O último dos símbolos que nos falta comentar é o título de Augustus. Com relação a ele, muito já se foi escrito. Como Galinsky aponta, a origem do nome remete a duas raízes etimológicas na língua latina, a primeira a augere, a qual se liga a palavra auctoritas, central na encenação do príncipe, ou seja, a influência ou a autoridade; e, segundo, a esfera religiosa, em que Augustus se torna sinônimo de bom augúrio (GALINSKY, 2012, p.66-68). Portanto, um símbolo que denota poder tanto numa esfera política, quanto num plano religioso. Suetônio, em sua biografia sobre Augusto nos apresenta a discussão existente sobre a adoção ou não do nome de Rômulo por Otaviano, até que Munácio Planco propôs Augusto (SUETÔNIO, Augusto, 7).
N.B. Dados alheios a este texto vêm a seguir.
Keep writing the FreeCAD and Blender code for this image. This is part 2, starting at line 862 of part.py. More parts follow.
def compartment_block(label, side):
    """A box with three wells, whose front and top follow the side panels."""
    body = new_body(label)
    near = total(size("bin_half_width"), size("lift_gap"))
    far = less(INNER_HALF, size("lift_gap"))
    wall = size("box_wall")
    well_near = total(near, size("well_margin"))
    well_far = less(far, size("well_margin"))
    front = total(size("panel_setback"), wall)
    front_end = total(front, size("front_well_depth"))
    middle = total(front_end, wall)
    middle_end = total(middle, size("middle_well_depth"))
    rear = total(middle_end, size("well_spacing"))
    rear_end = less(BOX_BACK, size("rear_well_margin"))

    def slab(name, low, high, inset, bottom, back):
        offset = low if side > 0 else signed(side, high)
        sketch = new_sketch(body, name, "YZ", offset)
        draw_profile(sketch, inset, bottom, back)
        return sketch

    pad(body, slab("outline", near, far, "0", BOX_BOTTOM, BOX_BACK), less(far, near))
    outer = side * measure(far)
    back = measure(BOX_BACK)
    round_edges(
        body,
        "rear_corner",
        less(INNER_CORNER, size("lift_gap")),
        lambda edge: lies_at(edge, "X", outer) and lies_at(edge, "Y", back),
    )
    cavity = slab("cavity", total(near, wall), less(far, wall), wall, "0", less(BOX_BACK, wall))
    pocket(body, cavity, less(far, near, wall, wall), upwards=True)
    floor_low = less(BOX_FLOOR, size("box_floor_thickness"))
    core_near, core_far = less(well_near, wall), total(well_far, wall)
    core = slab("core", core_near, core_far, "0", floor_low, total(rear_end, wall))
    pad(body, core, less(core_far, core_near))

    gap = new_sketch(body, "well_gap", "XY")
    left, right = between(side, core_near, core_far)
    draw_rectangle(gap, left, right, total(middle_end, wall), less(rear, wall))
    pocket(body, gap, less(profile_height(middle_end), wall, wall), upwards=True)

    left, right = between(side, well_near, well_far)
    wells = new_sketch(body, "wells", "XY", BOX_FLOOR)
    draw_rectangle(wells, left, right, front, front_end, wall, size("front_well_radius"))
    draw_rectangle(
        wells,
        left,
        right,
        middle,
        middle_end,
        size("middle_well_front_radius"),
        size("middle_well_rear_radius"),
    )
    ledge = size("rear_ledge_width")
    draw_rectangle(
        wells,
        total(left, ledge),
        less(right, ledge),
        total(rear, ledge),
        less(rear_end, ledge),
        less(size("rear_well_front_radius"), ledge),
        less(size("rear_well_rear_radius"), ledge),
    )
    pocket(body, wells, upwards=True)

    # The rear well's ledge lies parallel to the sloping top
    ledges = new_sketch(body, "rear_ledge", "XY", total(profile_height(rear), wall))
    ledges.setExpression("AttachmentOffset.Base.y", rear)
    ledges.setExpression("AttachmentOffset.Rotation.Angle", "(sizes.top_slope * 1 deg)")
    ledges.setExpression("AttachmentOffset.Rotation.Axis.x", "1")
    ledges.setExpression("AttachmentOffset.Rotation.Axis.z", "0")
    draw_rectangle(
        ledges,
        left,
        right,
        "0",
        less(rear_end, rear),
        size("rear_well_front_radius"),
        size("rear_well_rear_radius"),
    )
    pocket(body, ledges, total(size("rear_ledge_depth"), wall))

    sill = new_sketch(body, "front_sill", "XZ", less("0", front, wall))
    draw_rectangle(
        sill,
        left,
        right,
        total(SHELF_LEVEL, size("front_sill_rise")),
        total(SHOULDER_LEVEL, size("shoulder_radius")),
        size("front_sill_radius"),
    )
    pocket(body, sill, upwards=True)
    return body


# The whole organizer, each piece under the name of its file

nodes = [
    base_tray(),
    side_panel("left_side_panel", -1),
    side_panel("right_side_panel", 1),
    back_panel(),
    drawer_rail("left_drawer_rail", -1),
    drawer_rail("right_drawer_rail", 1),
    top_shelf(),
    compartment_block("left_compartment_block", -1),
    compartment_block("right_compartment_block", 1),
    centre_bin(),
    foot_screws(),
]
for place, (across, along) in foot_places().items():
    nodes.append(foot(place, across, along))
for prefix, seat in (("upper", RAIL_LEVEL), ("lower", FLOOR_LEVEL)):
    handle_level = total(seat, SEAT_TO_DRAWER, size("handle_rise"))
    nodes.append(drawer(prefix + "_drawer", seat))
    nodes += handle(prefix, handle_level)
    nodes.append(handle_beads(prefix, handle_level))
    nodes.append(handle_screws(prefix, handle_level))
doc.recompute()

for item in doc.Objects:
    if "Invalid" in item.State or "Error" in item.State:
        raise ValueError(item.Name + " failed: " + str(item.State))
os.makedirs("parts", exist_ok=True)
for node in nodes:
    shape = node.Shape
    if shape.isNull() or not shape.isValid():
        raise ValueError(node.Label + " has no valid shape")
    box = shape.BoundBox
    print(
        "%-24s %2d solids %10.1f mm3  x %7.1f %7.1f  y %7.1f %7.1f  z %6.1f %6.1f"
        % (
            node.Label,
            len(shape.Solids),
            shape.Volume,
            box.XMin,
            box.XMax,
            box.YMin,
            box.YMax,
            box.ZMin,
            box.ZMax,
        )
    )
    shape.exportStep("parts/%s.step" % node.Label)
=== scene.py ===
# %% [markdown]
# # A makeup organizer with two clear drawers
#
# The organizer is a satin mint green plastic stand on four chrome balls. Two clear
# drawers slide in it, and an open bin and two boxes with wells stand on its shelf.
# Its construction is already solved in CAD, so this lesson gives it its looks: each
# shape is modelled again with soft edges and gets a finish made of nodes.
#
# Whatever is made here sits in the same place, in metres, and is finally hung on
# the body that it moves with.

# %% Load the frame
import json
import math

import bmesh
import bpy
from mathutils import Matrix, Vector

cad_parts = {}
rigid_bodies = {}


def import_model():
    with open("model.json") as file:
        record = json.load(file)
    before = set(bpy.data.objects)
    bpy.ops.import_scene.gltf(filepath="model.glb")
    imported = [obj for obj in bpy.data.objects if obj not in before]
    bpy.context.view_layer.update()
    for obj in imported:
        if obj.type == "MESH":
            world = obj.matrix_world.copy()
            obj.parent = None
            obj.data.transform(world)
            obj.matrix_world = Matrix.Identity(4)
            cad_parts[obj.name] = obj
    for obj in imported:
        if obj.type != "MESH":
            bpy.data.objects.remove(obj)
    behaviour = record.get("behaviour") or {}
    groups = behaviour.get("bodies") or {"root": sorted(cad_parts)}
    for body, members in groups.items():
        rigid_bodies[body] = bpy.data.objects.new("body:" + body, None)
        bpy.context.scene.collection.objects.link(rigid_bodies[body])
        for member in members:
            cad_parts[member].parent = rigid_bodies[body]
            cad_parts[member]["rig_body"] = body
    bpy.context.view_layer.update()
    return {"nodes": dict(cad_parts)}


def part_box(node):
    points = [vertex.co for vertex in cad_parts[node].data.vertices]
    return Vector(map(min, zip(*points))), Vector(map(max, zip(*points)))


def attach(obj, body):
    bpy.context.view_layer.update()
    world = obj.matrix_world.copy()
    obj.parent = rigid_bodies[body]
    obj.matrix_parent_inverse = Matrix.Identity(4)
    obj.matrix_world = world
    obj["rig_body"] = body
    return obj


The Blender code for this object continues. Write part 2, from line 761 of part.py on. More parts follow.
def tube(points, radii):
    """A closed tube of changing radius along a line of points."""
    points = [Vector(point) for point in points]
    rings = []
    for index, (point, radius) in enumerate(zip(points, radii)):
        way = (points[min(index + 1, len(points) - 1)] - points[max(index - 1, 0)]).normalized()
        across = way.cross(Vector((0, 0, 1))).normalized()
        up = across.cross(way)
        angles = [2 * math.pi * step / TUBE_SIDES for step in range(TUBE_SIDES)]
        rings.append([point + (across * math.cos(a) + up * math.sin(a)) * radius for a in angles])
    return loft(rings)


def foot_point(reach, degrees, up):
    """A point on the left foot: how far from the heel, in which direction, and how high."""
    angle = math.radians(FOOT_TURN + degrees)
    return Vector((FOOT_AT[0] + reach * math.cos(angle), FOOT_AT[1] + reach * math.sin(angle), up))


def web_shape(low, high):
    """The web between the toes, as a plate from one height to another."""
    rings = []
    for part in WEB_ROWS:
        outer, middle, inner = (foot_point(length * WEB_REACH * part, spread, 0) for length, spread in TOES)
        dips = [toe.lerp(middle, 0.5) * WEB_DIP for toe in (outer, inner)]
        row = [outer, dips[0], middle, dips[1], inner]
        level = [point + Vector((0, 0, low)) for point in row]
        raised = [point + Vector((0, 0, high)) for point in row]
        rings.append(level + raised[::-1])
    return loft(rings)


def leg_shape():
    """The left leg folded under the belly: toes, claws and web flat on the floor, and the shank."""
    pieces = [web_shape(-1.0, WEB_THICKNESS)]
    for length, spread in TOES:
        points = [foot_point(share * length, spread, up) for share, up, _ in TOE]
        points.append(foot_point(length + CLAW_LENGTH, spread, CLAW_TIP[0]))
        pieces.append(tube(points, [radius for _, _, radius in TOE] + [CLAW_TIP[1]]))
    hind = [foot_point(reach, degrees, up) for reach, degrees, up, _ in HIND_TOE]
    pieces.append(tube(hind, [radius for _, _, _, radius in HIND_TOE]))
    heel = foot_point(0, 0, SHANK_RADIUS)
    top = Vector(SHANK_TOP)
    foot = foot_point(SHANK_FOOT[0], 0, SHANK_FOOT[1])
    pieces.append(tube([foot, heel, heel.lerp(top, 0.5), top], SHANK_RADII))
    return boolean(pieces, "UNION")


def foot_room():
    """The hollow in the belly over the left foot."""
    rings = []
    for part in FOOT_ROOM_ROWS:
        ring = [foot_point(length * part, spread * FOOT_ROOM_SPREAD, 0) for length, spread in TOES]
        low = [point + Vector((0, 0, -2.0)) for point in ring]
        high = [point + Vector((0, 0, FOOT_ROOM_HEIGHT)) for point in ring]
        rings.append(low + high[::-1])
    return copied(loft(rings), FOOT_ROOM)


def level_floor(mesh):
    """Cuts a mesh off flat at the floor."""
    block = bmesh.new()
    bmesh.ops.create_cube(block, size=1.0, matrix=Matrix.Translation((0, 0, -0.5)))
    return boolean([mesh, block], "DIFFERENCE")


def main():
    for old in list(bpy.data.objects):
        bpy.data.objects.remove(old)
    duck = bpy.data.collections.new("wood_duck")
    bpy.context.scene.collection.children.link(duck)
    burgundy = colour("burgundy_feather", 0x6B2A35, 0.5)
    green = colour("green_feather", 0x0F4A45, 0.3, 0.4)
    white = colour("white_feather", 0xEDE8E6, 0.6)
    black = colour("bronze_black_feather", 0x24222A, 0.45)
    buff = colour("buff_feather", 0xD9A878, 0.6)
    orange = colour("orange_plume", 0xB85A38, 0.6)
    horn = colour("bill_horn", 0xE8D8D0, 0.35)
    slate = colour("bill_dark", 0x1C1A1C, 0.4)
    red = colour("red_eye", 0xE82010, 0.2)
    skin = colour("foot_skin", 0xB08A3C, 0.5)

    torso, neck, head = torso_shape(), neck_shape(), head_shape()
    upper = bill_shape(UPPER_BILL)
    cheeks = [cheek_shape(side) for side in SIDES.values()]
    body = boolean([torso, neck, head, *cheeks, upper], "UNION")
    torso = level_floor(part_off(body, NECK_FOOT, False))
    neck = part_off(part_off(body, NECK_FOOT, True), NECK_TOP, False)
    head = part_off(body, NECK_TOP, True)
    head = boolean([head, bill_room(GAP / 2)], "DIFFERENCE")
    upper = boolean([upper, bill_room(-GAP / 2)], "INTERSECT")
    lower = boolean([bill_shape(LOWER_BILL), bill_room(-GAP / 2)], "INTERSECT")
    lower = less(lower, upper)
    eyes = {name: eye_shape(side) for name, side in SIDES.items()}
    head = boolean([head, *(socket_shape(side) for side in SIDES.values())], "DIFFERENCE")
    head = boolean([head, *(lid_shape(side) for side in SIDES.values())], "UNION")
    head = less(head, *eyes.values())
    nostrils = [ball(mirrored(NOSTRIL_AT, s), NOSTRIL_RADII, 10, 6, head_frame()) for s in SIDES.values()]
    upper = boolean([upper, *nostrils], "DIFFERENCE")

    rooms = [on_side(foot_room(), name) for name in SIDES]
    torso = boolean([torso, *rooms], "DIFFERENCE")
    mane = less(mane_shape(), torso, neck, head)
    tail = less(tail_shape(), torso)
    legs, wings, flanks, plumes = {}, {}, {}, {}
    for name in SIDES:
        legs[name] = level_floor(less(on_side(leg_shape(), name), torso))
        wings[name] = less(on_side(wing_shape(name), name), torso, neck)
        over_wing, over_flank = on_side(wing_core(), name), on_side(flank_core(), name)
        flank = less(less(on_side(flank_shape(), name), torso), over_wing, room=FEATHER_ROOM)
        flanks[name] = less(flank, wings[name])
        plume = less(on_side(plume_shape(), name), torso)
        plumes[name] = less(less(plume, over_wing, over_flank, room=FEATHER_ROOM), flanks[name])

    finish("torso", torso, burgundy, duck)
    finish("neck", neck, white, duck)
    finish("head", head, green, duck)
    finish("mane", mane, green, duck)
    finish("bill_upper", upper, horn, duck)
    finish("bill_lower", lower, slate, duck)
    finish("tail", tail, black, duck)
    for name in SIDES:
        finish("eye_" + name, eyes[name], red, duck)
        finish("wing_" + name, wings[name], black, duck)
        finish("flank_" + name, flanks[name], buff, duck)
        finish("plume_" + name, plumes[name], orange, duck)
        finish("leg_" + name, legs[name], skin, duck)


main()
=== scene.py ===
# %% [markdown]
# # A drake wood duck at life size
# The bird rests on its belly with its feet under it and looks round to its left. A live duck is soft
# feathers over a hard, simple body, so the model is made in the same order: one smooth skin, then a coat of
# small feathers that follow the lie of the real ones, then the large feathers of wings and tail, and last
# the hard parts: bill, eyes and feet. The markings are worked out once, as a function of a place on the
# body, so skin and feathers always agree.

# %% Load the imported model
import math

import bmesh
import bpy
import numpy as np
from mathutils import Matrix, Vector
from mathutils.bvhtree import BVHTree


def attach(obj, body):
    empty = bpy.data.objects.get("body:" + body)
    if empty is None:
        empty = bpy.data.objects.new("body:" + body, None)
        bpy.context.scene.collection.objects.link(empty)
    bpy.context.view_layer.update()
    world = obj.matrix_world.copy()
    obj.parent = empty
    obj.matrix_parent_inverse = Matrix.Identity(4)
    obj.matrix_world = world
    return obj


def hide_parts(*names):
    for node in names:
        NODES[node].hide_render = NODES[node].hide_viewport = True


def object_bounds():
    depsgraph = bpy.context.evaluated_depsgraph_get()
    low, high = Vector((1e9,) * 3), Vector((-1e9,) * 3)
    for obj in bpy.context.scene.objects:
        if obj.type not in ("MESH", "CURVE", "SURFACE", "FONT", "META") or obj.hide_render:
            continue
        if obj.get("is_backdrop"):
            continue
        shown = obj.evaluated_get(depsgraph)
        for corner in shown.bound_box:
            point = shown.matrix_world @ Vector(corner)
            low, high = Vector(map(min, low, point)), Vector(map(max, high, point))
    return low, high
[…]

A adoção do nome do fundador de Roma era perigosa, pois ele havia sido um rei, mesmo que a tradição legasse uma boa imagem dele como um governante que agiu em prol da Urbs. Como visto, a monarquia era mal vista e Otaviano havia acabado de vencer, de acordo com o seu discurso, uma ameaça monárquica representada por Cleópatra, o que o fazia não querer de modo algum se associar a algum elemento desses sistema político, mesmo que tendo sido pertencente ao passado romano.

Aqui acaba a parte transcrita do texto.